Kisruh
yang melanda Partai Demokrat dalam beberapa tahun terakhir, kini mencapai hasilnya
kala eleksibitas partai jawara pemilu 2009 tersebut dibawah 10%. SBY
selaku Ketua Majelis
Tinggi Partai pun “tergoda” untuk turun tangan
mengurai keruwetan yang melanda demokrat. Adalah hal lumrah jika seorang Ketua Majelis Tinggi turut menyelesaikan
persolan partai. Tapi akan menjadi persoalan jika dia ternyata
seorang presiden. Tentu loyalitas presiden terhadap Negara patut dipertayakan.
Apapun
sistem yang di anut sebuah negera, Presiden selalu ditempatkan sebagai milik
masyarakat, bukan milik partai. Jadi sangatlah wajar jika masyarakat
memprotes(dibaca: Cemburu) kala presidenya disibukan untuk menyelesaikan persoalan partai.
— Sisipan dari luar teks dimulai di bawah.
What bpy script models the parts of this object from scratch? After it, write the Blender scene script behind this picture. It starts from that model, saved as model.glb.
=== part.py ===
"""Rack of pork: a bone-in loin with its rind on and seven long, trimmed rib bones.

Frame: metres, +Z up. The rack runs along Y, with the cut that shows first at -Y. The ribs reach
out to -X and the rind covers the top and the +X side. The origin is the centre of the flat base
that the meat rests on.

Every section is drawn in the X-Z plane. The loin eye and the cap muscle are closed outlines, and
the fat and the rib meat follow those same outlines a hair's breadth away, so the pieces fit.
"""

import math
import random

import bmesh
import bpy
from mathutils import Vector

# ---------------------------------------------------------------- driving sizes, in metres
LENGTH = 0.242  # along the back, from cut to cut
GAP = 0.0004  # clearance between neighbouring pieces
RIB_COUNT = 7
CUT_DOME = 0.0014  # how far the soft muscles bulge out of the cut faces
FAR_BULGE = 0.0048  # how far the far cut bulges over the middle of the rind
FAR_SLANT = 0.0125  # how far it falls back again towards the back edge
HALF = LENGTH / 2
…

Karena faktanya, masih banyak persoalan bangsa yang belum SBY selesaikan.
Mendahulukan kepentingan kelompok dari pada kepentingan Negara bukanlah
perilaku yang pantas dilakukan presiden. Terlebih SBY pernah menegur para
menteri untuk lebih fokus menjalankan tugas Negara dibanding mempersiapkan partainya
guna pemilu 2014 mendatang.
Berbicara
loyalitas negarawan yang ideal, kita bisa merujuk pada ucapan Mantan Presiden Persemakmuran
Filipina, Manuel L. Quezon. “my loyalty
to my party ends where my loyalty to my country begins” yang artinya
loyalitas saya kepada partai(kelompok) berakhir, begitu saya memulai loyalitas
saya kepada Negara. Pernyataan itu
juga diucapkan presiden Amerika ke-35 John F. Kennedy pada acara pelantikanya.
Berbakti
atau loyal kepada partai seyogyanya bukanlah hal yang sepenuhnya salah, karena
memang ada Politik Balas Jasa(ethic) yang tidak bisa dilupakan seorang kader
terhadap partainya. Tapi kembali kepada ungkapan Manuel L Quezon, semua itu
harus berakhir kala dia dipercaya untuk memimpin bangsanya. Disinilah
pentingnya seorang negarwan menyadari posisi dimana dia berdiri. Mendahulukan
kepentingan bangsa adalah hal fundamental yang tidak bisa ditawar. Sayangnya
hal demikian masih sulit untuk dilakukan para pemimpin kita, tak terkecuali
SBY.
Kondisi
demikian menuntut wacana presiden dari kalangan independen yang selama ini
mengudara perlu segera direalisasikan. Selama ini, mimpi memiliki presiden yang
independen selalu terbentur pada UUD 1945 pasal 6 ayat 2. Pasal tersebut menyatakan bahwa pasangan
calon presiden dan wakil presiden harus diusulkan partai politik atau gabungan
parpol peserta pemilu. Tapi jika merujuk pada hasil survei Lembaga Survei Indonesia(2007) yang menyatakan 64,3%
masyarakat berharap Presiden dari tokoh independen, ada baiknya MK menguji materialkan. Karena angka 64,3% cukup merepresentasikan apa yang
di kehendaki rakyat. Jika Indonesia merasa sebagai Negara demokrasi, nampaknya
sudah tidak ada alasan untuk menunda keinginan masyarakat. Terlebih keinginan
tersebut memiliki alasan yang kuat.
68
tahun sudah Indonesia merdeka, tubuh kepemimpinan bangsa ini tak pernah lepas
dari kepentingan sekelompok orang. Dan selama itu pula kesejahteraan gagal diwujudkan
bangsa yang kaya akan potensi alamnya. Memunculkan presiden yang independen
merupakan opsi cerdas ditengah massifnya konfrontasi
elit politik yang semakin tidak beretika. Sudah saatnya bangsa ini dipimpin
sosok yang terbebas dari kepentingan kelompok.
Dan
stok tokoh independen nan qualified di
Indonesia sendiri tidak pernah mengalami krisi. Nama-nama seperti Mahfud MD,
Sri Mulyani ataupun Dahlan Iskan jelas tidak lebih buruk dibanding calon-calon
presiden usungan parpol yang terkesan kehabisan stok(itu-itu saja).